Below are some entries. Copy each line that holds the string "Blender".

**EXTRACTED DATA**

========================================================================

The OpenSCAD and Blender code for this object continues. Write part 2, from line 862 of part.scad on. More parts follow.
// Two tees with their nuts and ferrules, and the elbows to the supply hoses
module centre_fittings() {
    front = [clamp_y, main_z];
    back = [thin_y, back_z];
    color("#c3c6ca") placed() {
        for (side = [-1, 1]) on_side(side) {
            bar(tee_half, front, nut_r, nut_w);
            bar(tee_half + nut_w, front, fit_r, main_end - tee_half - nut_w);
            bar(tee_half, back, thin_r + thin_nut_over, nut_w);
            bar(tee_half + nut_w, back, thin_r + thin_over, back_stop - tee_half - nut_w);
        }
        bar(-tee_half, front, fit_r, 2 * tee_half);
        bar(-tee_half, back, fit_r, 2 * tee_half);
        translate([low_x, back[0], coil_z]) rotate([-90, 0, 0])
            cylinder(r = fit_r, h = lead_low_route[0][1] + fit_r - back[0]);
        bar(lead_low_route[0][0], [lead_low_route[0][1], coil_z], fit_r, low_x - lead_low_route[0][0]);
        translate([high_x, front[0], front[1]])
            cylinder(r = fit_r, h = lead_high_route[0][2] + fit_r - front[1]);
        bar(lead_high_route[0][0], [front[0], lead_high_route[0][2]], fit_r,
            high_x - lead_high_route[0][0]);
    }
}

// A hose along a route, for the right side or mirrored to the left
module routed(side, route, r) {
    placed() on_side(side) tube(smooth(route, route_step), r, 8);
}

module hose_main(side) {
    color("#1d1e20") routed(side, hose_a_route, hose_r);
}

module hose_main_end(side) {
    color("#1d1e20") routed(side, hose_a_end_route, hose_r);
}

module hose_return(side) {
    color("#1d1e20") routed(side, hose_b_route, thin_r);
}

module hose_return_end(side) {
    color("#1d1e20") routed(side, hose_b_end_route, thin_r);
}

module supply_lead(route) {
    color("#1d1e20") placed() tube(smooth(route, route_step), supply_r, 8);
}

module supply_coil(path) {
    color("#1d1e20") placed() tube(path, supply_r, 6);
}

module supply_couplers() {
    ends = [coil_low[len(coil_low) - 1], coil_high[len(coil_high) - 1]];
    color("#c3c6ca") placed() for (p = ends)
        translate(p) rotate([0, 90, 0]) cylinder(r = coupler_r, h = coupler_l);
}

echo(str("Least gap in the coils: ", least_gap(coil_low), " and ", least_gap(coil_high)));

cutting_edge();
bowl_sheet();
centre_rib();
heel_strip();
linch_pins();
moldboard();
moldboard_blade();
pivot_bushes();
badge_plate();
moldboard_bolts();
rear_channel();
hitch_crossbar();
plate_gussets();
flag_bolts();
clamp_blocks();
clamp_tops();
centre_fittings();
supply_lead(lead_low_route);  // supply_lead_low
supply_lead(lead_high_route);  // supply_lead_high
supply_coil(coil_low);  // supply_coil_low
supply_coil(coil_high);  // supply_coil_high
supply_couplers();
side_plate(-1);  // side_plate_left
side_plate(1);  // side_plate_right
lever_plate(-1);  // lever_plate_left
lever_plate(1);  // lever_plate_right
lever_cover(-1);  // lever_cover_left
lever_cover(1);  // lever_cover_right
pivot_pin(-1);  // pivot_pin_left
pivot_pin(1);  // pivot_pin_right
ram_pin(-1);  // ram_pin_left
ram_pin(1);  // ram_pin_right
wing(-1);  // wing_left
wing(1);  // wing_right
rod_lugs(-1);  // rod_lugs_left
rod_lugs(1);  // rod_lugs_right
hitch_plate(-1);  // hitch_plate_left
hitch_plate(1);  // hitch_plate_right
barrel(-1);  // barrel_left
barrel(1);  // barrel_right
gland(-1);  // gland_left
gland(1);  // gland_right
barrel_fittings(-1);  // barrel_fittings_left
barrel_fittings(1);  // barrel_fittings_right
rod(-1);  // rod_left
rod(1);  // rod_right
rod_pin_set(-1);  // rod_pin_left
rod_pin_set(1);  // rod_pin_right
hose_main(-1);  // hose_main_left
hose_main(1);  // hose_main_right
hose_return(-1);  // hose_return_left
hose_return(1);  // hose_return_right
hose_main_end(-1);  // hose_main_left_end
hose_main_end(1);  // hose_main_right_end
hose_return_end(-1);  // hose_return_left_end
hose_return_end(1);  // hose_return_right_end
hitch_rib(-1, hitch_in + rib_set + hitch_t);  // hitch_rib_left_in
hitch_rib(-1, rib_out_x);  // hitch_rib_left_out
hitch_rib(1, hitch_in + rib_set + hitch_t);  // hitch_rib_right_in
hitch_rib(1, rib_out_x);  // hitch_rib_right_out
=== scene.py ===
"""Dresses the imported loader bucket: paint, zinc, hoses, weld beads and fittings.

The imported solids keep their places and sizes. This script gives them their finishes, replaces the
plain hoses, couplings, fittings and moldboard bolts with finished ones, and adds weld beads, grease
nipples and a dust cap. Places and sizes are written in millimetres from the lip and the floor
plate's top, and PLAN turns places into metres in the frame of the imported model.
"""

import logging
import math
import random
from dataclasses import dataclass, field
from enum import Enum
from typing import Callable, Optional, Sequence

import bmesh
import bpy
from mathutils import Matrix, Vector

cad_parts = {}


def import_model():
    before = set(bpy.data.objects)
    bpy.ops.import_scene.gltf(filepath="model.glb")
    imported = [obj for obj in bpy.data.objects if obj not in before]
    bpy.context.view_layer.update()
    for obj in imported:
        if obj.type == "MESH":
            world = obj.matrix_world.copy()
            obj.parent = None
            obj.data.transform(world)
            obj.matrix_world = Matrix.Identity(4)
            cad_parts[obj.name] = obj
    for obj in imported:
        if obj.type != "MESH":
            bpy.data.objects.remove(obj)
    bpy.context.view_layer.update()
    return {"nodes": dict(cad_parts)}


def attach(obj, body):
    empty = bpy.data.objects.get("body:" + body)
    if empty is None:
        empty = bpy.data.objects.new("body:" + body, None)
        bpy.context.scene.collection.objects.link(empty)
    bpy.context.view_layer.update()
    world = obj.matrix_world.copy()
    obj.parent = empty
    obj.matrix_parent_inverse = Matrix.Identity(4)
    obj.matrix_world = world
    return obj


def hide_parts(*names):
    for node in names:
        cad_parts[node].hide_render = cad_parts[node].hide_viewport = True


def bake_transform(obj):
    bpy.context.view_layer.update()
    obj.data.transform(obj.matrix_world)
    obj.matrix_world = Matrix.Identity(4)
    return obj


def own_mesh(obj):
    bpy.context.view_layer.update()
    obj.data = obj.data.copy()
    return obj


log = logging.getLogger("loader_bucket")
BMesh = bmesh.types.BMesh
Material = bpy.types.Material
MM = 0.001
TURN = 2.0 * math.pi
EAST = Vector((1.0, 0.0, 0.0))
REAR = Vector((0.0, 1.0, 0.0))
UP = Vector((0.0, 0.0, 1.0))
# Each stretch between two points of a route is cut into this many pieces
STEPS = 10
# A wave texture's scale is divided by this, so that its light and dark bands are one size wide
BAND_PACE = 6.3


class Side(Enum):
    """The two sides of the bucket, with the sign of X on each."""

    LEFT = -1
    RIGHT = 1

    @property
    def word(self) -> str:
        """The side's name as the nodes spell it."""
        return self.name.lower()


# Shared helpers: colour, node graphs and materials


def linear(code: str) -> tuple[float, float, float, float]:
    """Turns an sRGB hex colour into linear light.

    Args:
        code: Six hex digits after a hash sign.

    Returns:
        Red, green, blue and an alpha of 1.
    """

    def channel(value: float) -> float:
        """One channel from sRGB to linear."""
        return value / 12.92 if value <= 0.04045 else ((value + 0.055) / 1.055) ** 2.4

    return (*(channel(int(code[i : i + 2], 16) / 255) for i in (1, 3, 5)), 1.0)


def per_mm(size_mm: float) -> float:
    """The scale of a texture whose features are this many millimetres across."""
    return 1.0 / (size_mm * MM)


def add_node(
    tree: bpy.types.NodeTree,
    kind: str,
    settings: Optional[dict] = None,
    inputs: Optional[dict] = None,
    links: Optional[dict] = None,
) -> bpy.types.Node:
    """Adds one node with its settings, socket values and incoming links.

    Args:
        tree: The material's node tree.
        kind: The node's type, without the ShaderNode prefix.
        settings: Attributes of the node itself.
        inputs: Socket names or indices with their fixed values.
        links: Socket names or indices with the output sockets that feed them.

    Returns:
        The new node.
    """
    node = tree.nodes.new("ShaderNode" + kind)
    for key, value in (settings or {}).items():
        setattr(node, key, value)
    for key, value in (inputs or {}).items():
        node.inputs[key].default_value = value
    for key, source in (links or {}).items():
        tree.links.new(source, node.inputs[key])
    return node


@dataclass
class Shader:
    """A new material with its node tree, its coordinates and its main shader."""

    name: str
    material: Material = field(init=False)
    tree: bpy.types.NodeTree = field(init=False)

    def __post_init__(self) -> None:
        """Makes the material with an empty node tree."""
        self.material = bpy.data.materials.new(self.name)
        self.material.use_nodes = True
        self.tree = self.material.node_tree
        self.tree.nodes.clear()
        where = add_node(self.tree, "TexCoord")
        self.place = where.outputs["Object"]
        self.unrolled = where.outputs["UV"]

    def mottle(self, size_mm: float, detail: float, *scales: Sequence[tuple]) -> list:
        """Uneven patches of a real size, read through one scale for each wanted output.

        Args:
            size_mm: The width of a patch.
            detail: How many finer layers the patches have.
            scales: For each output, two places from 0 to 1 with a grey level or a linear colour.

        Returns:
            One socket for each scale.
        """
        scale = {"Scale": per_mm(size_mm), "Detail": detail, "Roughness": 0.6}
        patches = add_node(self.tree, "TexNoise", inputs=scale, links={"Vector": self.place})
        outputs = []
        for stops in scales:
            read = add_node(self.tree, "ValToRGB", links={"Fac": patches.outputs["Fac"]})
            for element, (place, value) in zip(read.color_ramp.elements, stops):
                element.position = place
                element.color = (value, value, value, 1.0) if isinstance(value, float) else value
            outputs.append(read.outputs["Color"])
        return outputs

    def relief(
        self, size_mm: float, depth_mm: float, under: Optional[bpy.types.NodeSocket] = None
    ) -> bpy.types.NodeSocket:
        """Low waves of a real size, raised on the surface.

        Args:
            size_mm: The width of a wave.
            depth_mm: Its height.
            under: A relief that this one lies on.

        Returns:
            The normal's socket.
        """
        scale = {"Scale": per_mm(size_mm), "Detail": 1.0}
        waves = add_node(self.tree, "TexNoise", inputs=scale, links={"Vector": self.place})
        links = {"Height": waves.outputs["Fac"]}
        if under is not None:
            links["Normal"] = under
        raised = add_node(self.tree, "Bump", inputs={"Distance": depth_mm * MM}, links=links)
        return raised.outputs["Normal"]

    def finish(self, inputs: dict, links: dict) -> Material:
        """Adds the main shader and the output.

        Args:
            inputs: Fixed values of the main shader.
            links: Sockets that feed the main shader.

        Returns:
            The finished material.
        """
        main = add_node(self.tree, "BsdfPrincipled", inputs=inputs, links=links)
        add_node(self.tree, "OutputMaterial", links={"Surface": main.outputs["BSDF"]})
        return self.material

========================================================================

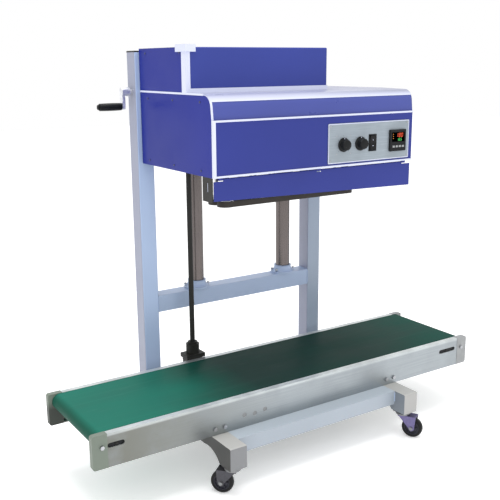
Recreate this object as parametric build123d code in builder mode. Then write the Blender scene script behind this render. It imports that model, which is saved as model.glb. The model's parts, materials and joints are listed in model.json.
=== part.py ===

========================================================================

**EXERCISE OUTPUT**
The OpenSCAD and Blender code for this object continues. Write part 2, from line 862 of part.scad on. More parts follow.
Recreate this object as parametric build123d code in builder mode. Then write the Blender scene script behind this render. It imports that model, which is saved as model.glb. The model's parts, materials and joints are listed in model.json.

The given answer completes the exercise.